Giving the stagnant poverty numbers and the rising crime numbers, once can assume that a drop in crime and drug-related corruption with the government may be one way AMLO can tackle this problem. Free trade isn’t going to do it.
Mexico already has what Keller calls a “bewildering array of welfare programs”. Some estimates put the total at more than 5,000 federal, state and local programs designed to subsidize low income Mexicans.
In many cases, these programs are basically get-out-the-vote programs for the parties that run them. They have done little to make people more self-reliant, to ween them from these income supporting services.
Moreover, Mexico’s sluggish growth rate over the past 20 years has also made the fight against poverty even tougher.
Roughly 13% of Mexico’s GDP comes from tax revenue, which gives AMLO little capital to increase social spending without increasing taxes on the economy or on the wealthy.
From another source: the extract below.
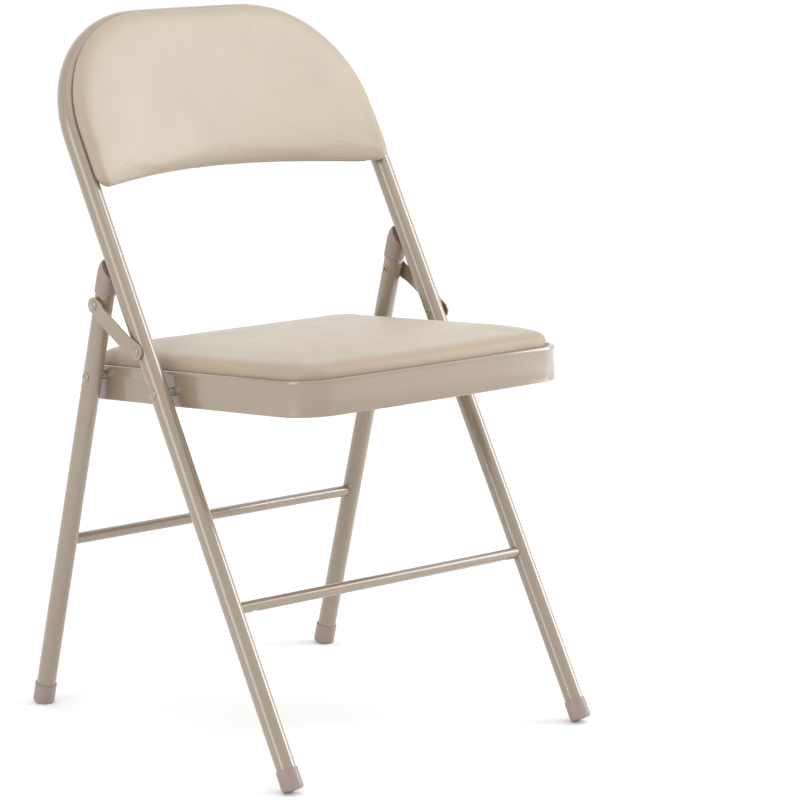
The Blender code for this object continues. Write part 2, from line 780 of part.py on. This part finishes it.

In a global financial system where money moves freer than people, higher taxes mean wealthy Mexicans put money in Panama and Miami. Corporations, instead of setting up a blue collar job producing factory in central Mexico, set up shop elsewhere or keep wages low if they have to be domestic.
In the meantime…
“AMLO has no money for all the social programs he wants to do to reduce poverty, and help people through education. He will have to settle for less or print more money, which will be problematic for inflation,” says Maziel. “But AMLO has to do something. Fasten your seat belts.”